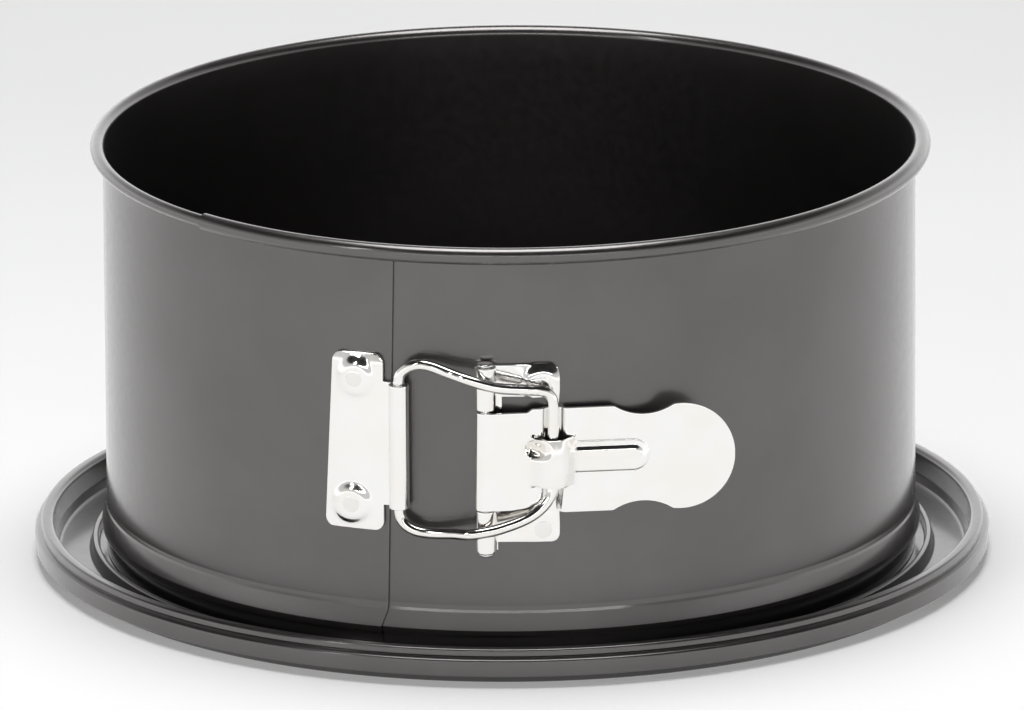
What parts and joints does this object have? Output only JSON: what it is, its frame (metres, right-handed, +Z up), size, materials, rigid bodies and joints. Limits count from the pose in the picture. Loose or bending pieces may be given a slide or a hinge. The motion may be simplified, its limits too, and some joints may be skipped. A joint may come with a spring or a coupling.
{
  "type": "springform pan",
  "caption": "Round springform cake pan: a spring-steel ring with an over-centre latch, closed around a removable base with a drip rim.",
  "frame": {"origin": "middle of the base's underside, on the surface that the pan stands on", "axes": "+Z up along the pan's axis; -Y is the front, where the latch is; +X to the right seen from the front"},
  "size_m": [0.2374, 0.2374, 0.1068],
  "materials": {
    "base_coating": "satin non-stick coating, dark grey",
    "band_coating": "satin non-stick coating, warm dark grey",
    "nickel_plate": "bright nickel plate on stamped steel",
    "nickel_wire": "bright nickel plate on round wire",
    "rivet_steel": "bright steel"
  },
  "bodies": {
    "base": {"base_plate": "base_coating"},
    "ring": {"ring_band": "band_coating", "lever_bracket": "nickel_plate", "bracket_rivet_upper": "rivet_steel", "bracket_rivet_lower": "rivet_steel", "pivot_pin": "rivet_steel"},
    "band_end": {"hinge_plate": "nickel_plate", "hinge_rivet_upper": "rivet_steel", "hinge_rivet_lower": "rivet_steel"},
    "bail": {"bail_wire": "nickel_wire"},
    "lever": {"latch_lever": "nickel_plate"}
  },
  "joints": [
    {"name": "ring_lift", "type": "slide", "parent": "base", "child": "ring", "axis": [0, 0, 1], "range_m": [0, 0.08]},
    {"name": "lever_pivot", "type": "hinge", "parent": "ring", "child": "lever", "pos_m": [-0.0063, -0.10316, 0.0536], "axis": [0, 0, -1], "range_deg": [0, 90]},
    {"name": "ring_open", "type": "hinge", "parent": "ring", "child": "band_end", "pos_m": [0, 0.1, 0.0536], "axis": [0, 0, -1], "range_deg": [0, 3.2], "deforming": ["ring_band"]},
    {"name": "bail_pivot", "type": "hinge", "parent": "band_end", "child": "bail", "pos_m": [-0.0274, -0.10007, 0.0562], "axis": [0, 0, -1], "range_deg": [0, 25.04]}
  ],
  "couplings": [
    {"joint": "ring_open", "follows": "lever_pivot", "ratio": 0.035515},
    {"joint": "bail_pivot", "follows": "lever_pivot", "ratio": 0.27822}
  ]
}
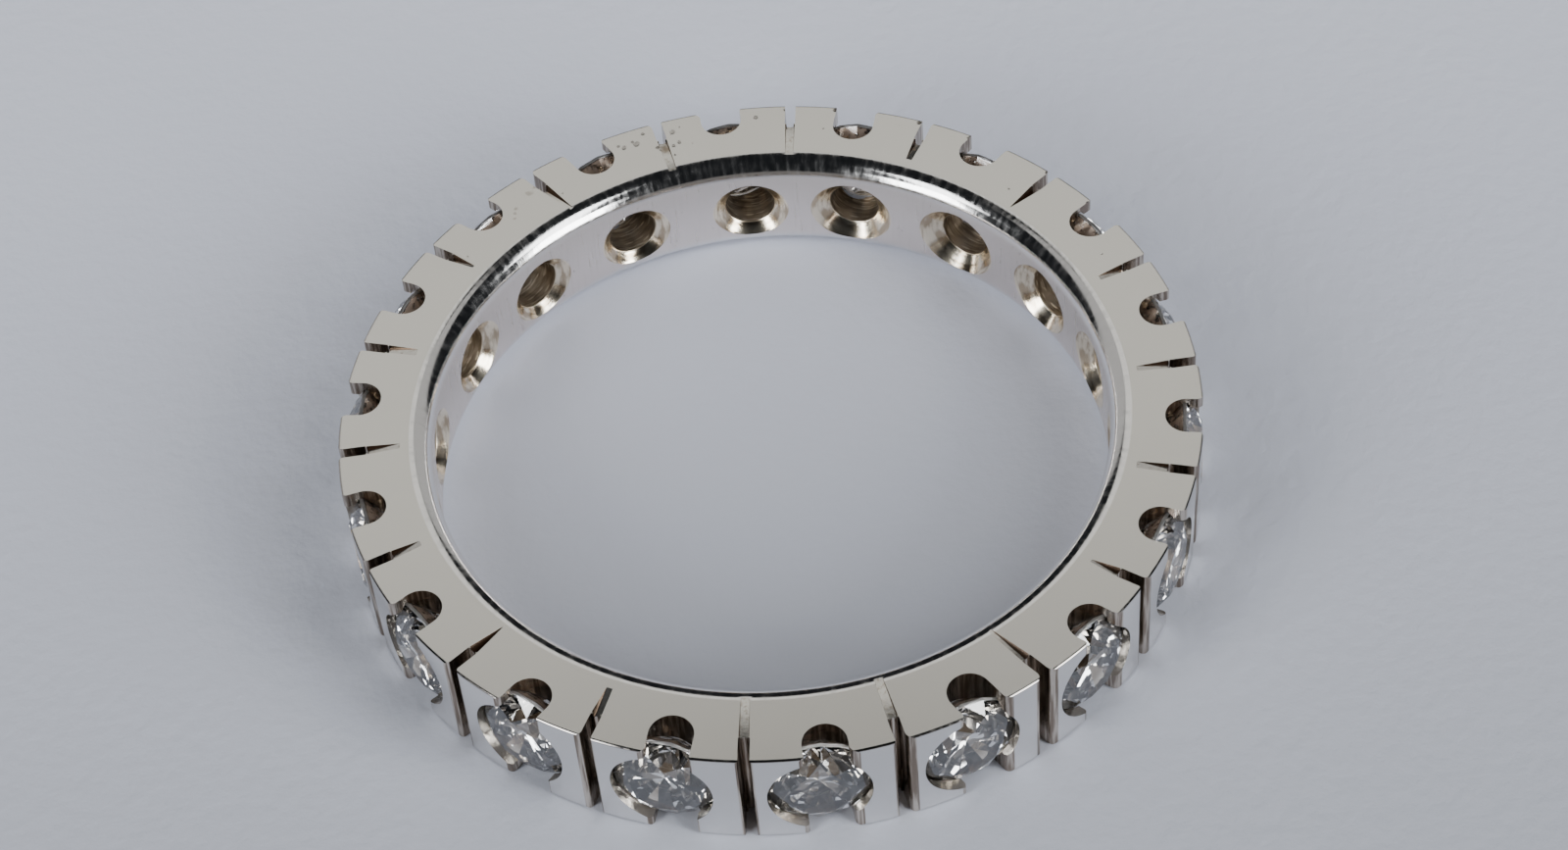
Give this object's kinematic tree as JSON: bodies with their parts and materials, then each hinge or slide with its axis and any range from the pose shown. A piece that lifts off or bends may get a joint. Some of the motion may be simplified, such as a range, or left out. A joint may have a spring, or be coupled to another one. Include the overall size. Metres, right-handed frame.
{
  "type": "eternity ring",
  "caption": "Full eternity ring of polished white gold, set all round with round brilliants held by small tabs, with a drilled and countersunk hole behind each stone.",
  "frame": {"origin": "on the ring's axis, in the plane of the side face that it rests on", "axes": "+Z along the ring's axis, upwards as it lies on its side; +Y towards the first stone, and the stones are counted clockwise as seen from above"},
  "size_m": [0.0216, 0.0216, 0.003],
  "materials": {
    "white_gold": "polished, with fine scratches",
    "brilliant": "polished facets"
  },
  "bodies": {
    "root": {"band": "white_gold", "stone_01": "brilliant", "stone_02": "brilliant", "stone_03": "brilliant", "stone_04": "brilliant", "stone_05": "brilliant", "stone_06": "brilliant", "stone_07": "brilliant", "stone_08": "brilliant", "stone_09": "brilliant", "stone_10": "brilliant", "stone_11": "brilliant", "stone_12": "brilliant", "stone_13": "brilliant", "stone_14": "brilliant", "stone_15": "brilliant", "stone_16": "brilliant", "stone_17": "brilliant", "stone_18": "brilliant"}
  },
  "joints": []
}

Required work
What is the number of lines in these records that contain "joints"? Reply with the number only.

Exercise solution
3